As predicted, majority’s ‘house of cards’ budget leads to deficit

PUYALLUP… The budget leader for the state’s Senate Republicans says the “significant” shortfall anticipated in the next state operating budget by Gov. Bob Ferguson’s administration was completely predictable.

Sen. Chris Gildon, R-Puyallup, offered this reaction to budgeting instructions sent to state agencies that call for reductions without acknowledging Olympia’s chronic overspending:

“Republicans repeatedly warned the majority party that their new budget was like a house of cards built on a shaky foundation. We showed proof that more reckless overspending would lead to a massive deficit. They wouldn’t listen. This is the result. No one can say it’s a surprise.
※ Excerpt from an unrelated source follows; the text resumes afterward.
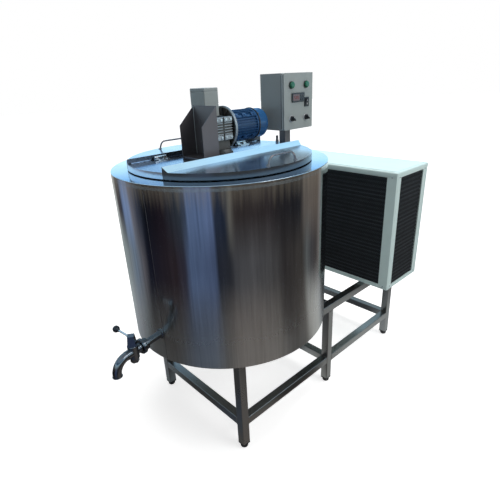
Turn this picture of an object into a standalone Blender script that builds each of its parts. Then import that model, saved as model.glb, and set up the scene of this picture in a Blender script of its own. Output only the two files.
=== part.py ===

“Governor Ferguson has signed off on billions and billions of dollars in new taxes since taking office. Taxpayers were told those tax increases were necessary to stabilize the budget. Yet Washington is now facing another projected shortfall — the third in as many years. Inflation and population growth are factors, but the governor’s administration is leaving out the fact that state spending has doubled in the past decade alone. As former Democratic Governor Gregoire recently pointed out, the budget went from $33 billion when she left office in 2013 to over $80 billion now. Even she agrees with Republicans that state government doesn’t have a revenue problem, it has a spending problem.

“Higher taxes did not fix the problem because taxes were never the problem. The answer is to get spending under control, and make government live within its means just like Washington families must. That will take the kind of fiscal restraint we advocated in the Senate Republican ‘$ave Washington’ budget year before last, which preserved core services without needing more taxes. The majority rejected our proposal twice, in favor of higher taxes and another big increase in spending.

“The people deserve the full truth about why these deficits keep happening, but they aren’t getting it from the Ferguson administration or from the legislative majority. We need a change of attitude in Olympia.”